==== Data section ====

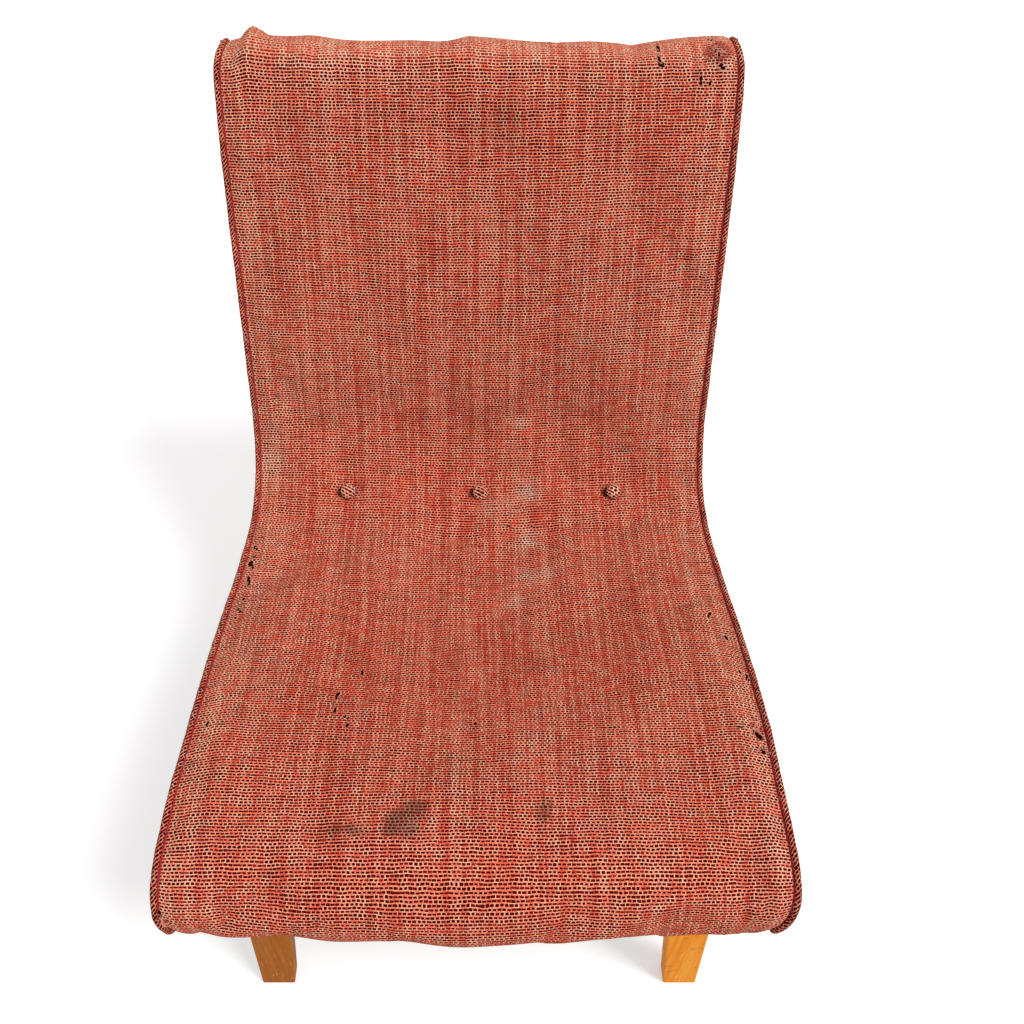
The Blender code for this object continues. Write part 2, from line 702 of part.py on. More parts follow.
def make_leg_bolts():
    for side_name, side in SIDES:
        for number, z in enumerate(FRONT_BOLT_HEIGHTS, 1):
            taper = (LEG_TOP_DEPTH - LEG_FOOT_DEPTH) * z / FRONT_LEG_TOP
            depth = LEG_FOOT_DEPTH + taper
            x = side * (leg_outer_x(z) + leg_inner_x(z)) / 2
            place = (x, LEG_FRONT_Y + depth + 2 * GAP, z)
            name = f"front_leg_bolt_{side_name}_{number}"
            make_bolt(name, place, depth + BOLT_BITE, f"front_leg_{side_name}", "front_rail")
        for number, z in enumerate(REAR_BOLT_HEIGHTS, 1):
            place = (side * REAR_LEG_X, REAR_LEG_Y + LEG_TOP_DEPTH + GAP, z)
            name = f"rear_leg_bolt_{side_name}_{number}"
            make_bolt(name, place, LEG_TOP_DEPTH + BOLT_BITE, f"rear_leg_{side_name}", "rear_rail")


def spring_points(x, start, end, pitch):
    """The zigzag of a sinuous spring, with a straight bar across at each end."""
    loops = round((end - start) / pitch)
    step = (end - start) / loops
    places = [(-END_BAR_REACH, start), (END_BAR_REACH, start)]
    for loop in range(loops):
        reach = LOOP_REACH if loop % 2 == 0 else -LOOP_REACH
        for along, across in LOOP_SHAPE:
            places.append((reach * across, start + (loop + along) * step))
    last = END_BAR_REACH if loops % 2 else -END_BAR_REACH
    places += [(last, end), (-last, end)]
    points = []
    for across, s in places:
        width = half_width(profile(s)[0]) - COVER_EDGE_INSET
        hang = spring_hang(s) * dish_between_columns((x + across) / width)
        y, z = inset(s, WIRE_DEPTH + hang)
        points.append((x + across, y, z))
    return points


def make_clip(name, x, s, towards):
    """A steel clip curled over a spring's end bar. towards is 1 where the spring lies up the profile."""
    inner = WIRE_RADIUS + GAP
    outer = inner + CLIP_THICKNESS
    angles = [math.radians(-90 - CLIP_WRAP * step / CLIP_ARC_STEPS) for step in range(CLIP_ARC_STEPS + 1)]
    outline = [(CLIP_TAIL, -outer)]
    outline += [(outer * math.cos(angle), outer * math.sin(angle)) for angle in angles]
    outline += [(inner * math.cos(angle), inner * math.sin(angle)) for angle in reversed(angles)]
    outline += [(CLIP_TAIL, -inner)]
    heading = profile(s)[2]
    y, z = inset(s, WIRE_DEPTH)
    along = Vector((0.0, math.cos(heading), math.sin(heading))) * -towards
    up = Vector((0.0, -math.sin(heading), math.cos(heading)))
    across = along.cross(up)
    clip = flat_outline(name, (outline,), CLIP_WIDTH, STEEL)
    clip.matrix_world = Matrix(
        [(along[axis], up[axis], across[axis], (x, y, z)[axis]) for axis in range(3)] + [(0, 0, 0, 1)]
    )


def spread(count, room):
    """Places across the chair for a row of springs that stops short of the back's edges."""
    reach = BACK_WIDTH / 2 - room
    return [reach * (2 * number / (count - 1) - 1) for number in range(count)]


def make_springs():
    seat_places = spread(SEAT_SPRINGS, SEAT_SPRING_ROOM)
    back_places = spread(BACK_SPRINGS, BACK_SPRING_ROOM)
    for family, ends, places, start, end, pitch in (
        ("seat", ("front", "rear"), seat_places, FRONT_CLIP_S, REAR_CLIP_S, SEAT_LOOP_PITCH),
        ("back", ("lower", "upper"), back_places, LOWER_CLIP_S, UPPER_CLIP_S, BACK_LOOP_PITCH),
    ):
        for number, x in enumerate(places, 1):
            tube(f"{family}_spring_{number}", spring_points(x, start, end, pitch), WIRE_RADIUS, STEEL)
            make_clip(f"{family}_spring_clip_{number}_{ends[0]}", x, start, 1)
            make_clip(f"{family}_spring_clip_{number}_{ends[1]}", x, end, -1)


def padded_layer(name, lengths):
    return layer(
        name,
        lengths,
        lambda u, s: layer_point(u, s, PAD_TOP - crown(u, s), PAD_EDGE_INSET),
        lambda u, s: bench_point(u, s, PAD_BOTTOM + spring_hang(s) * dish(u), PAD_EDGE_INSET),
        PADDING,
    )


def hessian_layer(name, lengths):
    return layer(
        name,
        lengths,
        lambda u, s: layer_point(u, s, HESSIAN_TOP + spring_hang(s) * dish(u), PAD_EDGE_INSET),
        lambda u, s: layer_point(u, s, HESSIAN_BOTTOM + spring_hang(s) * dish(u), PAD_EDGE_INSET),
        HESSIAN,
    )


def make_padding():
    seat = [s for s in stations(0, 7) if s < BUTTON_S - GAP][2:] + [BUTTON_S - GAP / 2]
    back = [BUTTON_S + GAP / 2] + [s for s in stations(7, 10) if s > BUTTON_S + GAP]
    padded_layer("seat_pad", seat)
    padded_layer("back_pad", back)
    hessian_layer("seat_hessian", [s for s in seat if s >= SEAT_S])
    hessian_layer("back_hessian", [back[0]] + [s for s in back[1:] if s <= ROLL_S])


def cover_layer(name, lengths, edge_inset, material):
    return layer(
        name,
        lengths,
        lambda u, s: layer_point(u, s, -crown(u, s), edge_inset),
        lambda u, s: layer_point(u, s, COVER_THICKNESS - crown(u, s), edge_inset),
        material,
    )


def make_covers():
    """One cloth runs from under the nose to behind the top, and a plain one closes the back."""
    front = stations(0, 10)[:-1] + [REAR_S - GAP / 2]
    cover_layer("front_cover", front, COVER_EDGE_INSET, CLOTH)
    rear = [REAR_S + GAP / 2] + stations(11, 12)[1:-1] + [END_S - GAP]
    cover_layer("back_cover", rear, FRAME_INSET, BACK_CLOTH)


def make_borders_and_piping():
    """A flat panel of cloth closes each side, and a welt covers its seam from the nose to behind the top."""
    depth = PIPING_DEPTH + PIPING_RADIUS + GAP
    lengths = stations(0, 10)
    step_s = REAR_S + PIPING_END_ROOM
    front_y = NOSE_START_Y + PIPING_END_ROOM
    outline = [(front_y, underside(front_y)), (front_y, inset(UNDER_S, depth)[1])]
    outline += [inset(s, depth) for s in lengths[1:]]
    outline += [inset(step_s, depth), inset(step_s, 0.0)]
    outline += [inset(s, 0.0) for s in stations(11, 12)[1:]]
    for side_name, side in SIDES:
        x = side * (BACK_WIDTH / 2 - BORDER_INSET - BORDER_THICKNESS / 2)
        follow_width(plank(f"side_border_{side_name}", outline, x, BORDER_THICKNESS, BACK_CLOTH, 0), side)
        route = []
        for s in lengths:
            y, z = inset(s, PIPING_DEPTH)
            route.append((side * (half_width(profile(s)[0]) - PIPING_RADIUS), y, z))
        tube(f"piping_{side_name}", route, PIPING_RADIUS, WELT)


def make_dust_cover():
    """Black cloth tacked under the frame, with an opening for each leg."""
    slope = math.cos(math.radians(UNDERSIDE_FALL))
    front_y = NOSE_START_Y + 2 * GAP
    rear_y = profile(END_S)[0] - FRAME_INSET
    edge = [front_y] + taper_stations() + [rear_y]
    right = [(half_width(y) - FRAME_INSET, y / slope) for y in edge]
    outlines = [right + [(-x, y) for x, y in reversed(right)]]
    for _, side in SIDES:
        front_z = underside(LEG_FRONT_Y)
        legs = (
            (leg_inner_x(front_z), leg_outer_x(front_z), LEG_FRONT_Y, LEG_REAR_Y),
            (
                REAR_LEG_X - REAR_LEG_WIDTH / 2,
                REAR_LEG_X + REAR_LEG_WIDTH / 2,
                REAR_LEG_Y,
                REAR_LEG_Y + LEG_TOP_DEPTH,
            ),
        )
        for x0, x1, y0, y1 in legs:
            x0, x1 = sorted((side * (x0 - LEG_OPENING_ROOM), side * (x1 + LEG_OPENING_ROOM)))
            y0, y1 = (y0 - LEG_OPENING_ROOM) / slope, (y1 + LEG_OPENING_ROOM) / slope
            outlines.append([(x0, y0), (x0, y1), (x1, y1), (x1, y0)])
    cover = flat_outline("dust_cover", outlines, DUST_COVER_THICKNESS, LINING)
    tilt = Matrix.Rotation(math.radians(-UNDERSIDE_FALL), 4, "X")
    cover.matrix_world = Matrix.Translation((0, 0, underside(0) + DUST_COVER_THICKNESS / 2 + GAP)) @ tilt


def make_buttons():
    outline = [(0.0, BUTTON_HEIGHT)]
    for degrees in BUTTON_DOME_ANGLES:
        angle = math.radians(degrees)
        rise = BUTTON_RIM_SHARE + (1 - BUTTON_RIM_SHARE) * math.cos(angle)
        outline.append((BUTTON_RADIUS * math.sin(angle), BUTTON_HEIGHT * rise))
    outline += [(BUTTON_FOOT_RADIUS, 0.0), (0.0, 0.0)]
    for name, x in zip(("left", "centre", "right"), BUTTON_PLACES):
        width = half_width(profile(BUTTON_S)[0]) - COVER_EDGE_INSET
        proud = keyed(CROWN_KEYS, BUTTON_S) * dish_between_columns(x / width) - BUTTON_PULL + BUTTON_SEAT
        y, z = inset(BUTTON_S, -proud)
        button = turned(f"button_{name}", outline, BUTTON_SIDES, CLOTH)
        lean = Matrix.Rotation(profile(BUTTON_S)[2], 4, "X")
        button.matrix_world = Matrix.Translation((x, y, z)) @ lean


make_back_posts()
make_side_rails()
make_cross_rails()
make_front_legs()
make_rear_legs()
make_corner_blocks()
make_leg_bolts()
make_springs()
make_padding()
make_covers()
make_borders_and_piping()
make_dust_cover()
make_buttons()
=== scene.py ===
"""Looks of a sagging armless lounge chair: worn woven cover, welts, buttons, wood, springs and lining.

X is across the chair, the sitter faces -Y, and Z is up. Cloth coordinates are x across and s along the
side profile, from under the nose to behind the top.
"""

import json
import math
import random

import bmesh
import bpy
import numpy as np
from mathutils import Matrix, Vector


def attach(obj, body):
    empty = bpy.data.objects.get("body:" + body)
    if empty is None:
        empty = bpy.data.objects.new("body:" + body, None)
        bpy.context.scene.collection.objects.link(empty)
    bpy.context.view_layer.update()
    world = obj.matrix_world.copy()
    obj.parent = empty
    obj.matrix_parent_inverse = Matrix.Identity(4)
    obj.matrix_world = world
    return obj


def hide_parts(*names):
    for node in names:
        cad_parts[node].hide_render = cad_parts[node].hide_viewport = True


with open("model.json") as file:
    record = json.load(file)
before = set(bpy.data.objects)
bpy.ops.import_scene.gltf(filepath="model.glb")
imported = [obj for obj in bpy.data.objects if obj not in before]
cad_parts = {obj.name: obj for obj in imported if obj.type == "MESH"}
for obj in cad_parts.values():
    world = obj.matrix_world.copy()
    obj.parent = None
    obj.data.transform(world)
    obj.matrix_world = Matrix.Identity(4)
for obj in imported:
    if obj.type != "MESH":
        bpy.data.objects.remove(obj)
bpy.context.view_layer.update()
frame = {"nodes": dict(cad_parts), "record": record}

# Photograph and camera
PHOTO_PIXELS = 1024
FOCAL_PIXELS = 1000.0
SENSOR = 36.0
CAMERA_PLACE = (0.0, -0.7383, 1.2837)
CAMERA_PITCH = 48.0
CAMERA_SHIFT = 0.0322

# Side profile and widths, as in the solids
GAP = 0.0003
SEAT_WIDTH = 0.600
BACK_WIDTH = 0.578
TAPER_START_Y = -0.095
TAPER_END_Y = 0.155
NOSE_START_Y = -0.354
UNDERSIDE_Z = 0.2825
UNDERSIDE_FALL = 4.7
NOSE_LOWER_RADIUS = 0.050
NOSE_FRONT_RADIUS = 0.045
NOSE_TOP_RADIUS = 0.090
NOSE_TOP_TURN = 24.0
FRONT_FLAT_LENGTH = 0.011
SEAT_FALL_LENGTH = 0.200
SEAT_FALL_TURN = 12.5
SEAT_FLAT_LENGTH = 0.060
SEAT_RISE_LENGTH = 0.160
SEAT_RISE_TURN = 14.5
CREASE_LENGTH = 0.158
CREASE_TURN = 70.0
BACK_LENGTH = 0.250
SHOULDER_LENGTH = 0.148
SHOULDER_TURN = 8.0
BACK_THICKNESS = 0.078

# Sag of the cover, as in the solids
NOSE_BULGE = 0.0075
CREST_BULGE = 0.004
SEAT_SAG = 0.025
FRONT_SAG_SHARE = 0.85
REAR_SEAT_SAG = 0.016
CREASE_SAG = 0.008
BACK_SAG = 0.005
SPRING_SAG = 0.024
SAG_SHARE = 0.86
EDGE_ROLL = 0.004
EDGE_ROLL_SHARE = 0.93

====

## Stated problem
The lines from the one containing "make_back_posts()" to the one containing "before = set(bpy.data.objects)", both included, are to be extracted exactly; give no other line.

## Solution to this task
make_back_posts()
make_side_rails()
make_cross_rails()
make_front_legs()
make_rear_legs()
make_corner_blocks()
make_leg_bolts()
make_springs()
make_padding()
make_covers()
make_borders_and_piping()
make_dust_cover()
make_buttons()
=== scene.py ===
"""Looks of a sagging armless lounge chair: worn woven cover, welts, buttons, wood, springs and lining.

X is across the chair, the sitter faces -Y, and Z is up. Cloth coordinates are x across and s along the
side profile, from under the nose to behind the top.
"""

import json
import math
import random

import bmesh
import bpy
import numpy as np
from mathutils import Matrix, Vector


def attach(obj, body):
    empty = bpy.data.objects.get("body:" + body)
    if empty is None:
        empty = bpy.data.objects.new("body:" + body, None)
        bpy.context.scene.collection.objects.link(empty)
    bpy.context.view_layer.update()
    world = obj.matrix_world.copy()
    obj.parent = empty
    obj.matrix_parent_inverse = Matrix.Identity(4)
    obj.matrix_world = world
    return obj


def hide_parts(*names):
    for node in names:
        cad_parts[node].hide_render = cad_parts[node].hide_viewport = True


with open("model.json") as file:
    record = json.load(file)
before = set(bpy.data.objects)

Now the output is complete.